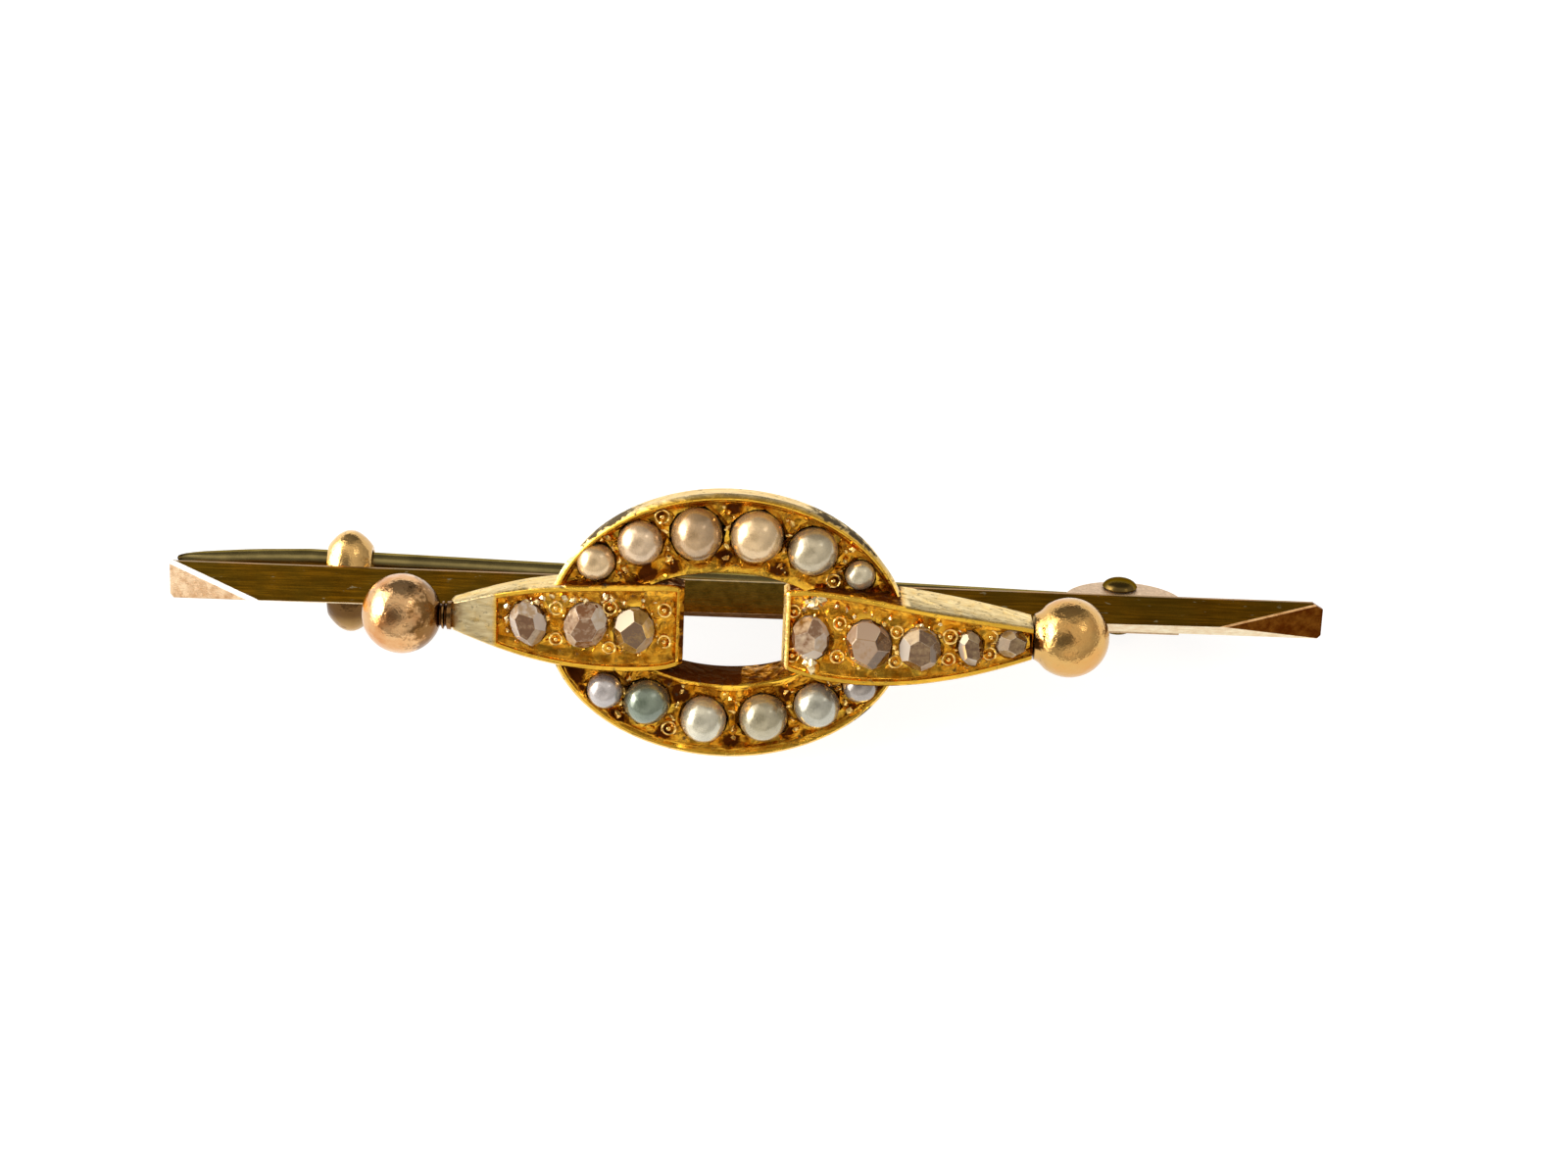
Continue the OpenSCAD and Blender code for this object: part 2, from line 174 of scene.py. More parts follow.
# Dark red-brown patches in the ring's floor: painted shade in its hollows, with some soiling
FLOOR_SHADE_AND_SOILING = table(
    "x y reach",
    (-6.4, 3.2, 0.45), (-5.3, 2.2, 0.45), (-3.8, 2.1, 0.6), (-2.8, 2.4, 0.5), (-3.4, 4.6, 0.4),
    (-0.6, 4.8, 0.35), (-0.9, 2.8, 0.45), (1.2, 2.4, 0.5), (3.5, 2.1, 0.35), (5.6, 1.8, 0.4),
    (-6.5, -2.1, 0.6), (-6.2, -2.8, 0.4), (-4.8, -3.8, 0.5), (-2.9, -2.0, 0.6), (-3.0, -4.4, 0.45),
    (-2.4, -2.8, 0.55), (-0.4, -4.7, 0.45), (0.0, -3.6, 0.4), (1.6, -2.7, 0.4), (1.8, -4.3, 0.4),
)

# Body colours of the pearls, and their slots
TINTS = {
    "cream": ((0.73, 0.52, 0.28), "pearl_cream"),
    "blush": ((0.69, 0.50, 0.31), "pearl_rose"),
    "rose": ((0.49, 0.32, 0.16), "pearl_rose"),
    "sage": ((0.51, 0.43, 0.28), "pearl_sage"),
    "celadon": ((0.62, 0.54, 0.37), "pearl_cream"),
    "lilac": ((0.50, 0.46, 0.45), "pearl_silver"),
    "teal": ((0.17, 0.21, 0.15), "pearl_teal"),
    "silver": ((0.62, 0.58, 0.44), "pearl_silver"),
    "moss": ((0.41, 0.36, 0.23), "pearl_silver"),
    "slate": ((0.42, 0.41, 0.33), "pearl_slate"),
    "dusk": ((0.33, 0.29, 0.26), "pearl_slate"),
}
# Body colours of the stones, and how near to white their palest facets come, as painted highlights
STONE_TINTS = {
    "lilac": ((0.48, 0.32, 0.18), 0.55),
    "clear": ((0.72, 0.55, 0.38), 0.6),
    "olive": ((0.42, 0.24, 0.05), 0.3),
    "amber": ((0.34, 0.18, 0.07), 0.15),
    "grey": ((0.42, 0.28, 0.13), 0.4),
}


# Measures, in the panel


# Lowest value of a place along the bar, in metres
ANYWHERE = -1.0


def length(name, description, millimetres, low=0.0):
    """A length property, kept in metres and given here in millimetres."""
    return FloatProperty(
        name=name, description=description, default=millimetres * MM, min=low, unit="LENGTH", precision=5
    )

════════

AIM OF THE TASK> Can you reproduce all the material exactly?

FINISHED TASK>
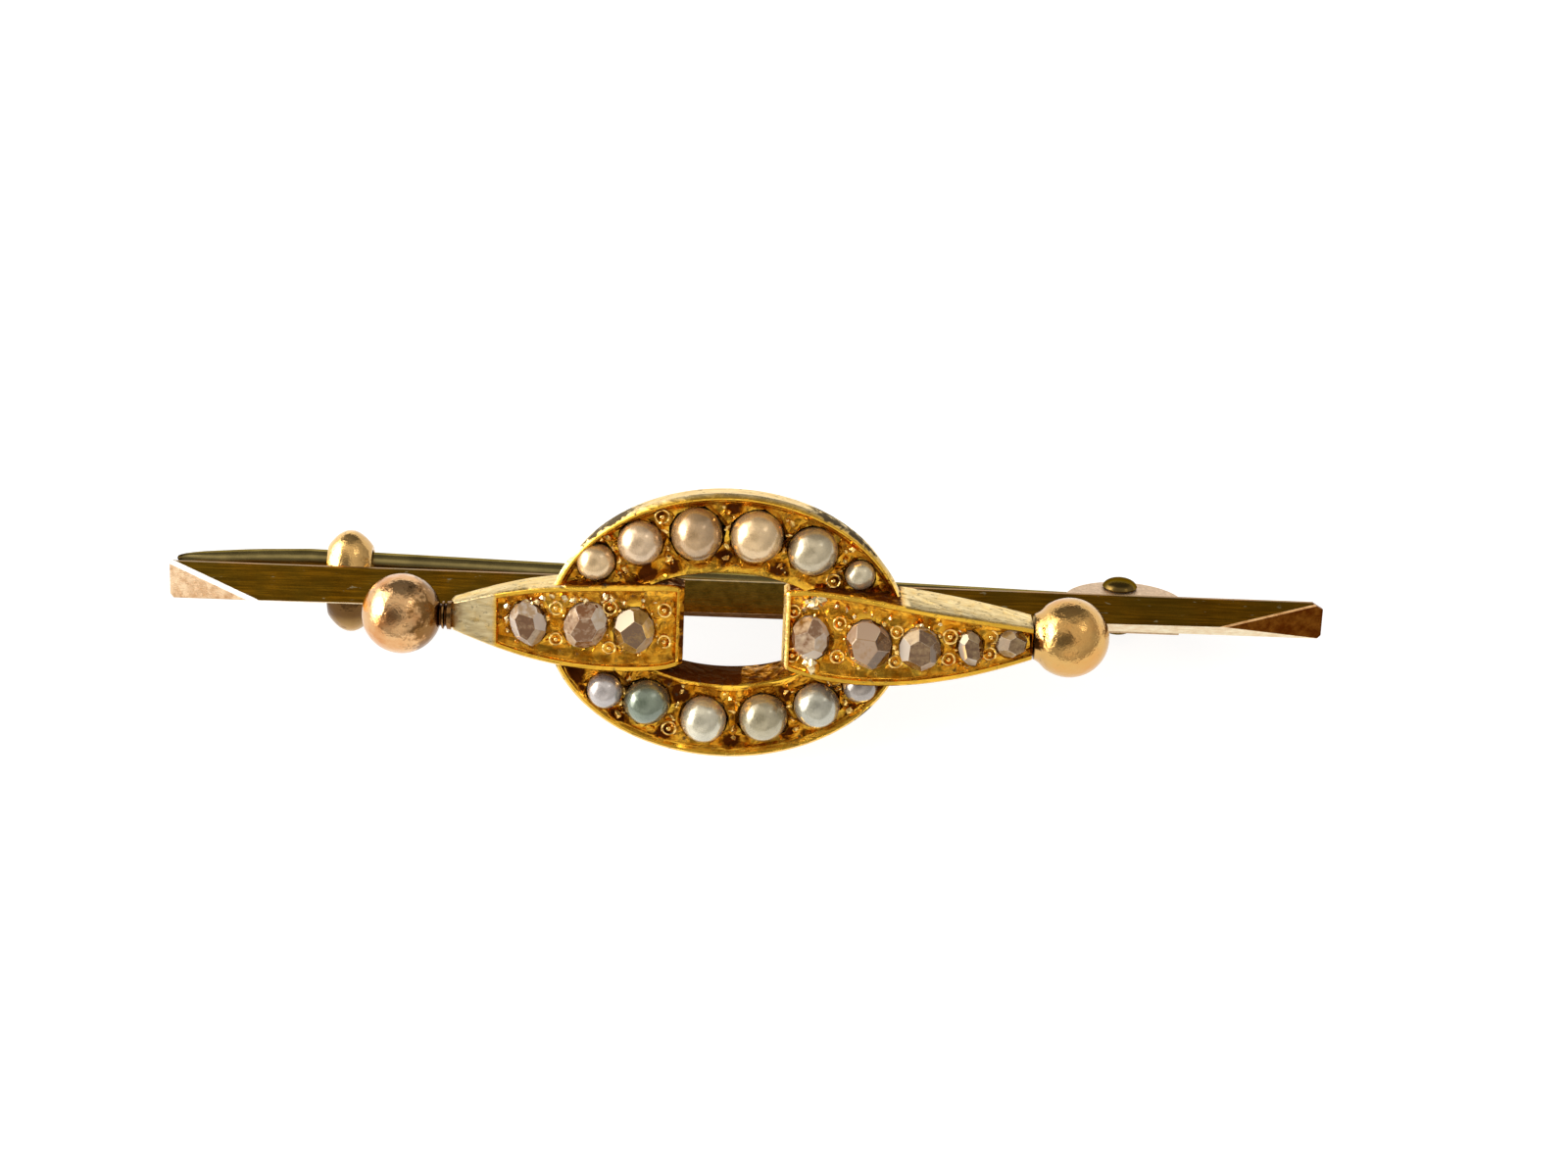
Continue the OpenSCAD and Blender code for this object: part 2, from line 174 of scene.py. More parts follow.
# Dark red-brown patches in the ring's floor: painted shade in its hollows, with some soiling
FLOOR_SHADE_AND_SOILING = table(
    "x y reach",
    (-6.4, 3.2, 0.45), (-5.3, 2.2, 0.45), (-3.8, 2.1, 0.6), (-2.8, 2.4, 0.5), (-3.4, 4.6, 0.4),
    (-0.6, 4.8, 0.35), (-0.9, 2.8, 0.45), (1.2, 2.4, 0.5), (3.5, 2.1, 0.35), (5.6, 1.8, 0.4),
    (-6.5, -2.1, 0.6), (-6.2, -2.8, 0.4), (-4.8, -3.8, 0.5), (-2.9, -2.0, 0.6), (-3.0, -4.4, 0.45),
    (-2.4, -2.8, 0.55), (-0.4, -4.7, 0.45), (0.0, -3.6, 0.4), (1.6, -2.7, 0.4), (1.8, -4.3, 0.4),
)

# Body colours of the pearls, and their slots
TINTS = {
    "cream": ((0.73, 0.52, 0.28), "pearl_cream"),
    "blush": ((0.69, 0.50, 0.31), "pearl_rose"),
    "rose": ((0.49, 0.32, 0.16), "pearl_rose"),
    "sage": ((0.51, 0.43, 0.28), "pearl_sage"),
    "celadon": ((0.62, 0.54, 0.37), "pearl_cream"),
    "lilac": ((0.50, 0.46, 0.45), "pearl_silver"),
    "teal": ((0.17, 0.21, 0.15), "pearl_teal"),
    "silver": ((0.62, 0.58, 0.44), "pearl_silver"),
    "moss": ((0.41, 0.36, 0.23), "pearl_silver"),
    "slate": ((0.42, 0.41, 0.33), "pearl_slate"),
    "dusk": ((0.33, 0.29, 0.26), "pearl_slate"),
}
# Body colours of the stones, and how near to white their palest facets come, as painted highlights
STONE_TINTS = {
    "lilac": ((0.48, 0.32, 0.18), 0.55),
    "clear": ((0.72, 0.55, 0.38), 0.6),
    "olive": ((0.42, 0.24, 0.05), 0.3),
    "amber": ((0.34, 0.18, 0.07), 0.15),
    "grey": ((0.42, 0.28, 0.13), 0.4),
}


# Measures, in the panel


# Lowest value of a place along the bar, in metres
ANYWHERE = -1.0


def length(name, description, millimetres, low=0.0):
    """A length property, kept in metres and given here in millimetres."""
    return FloatProperty(
        name=name, description=description, default=millimetres * MM, min=low, unit="LENGTH", precision=5
    )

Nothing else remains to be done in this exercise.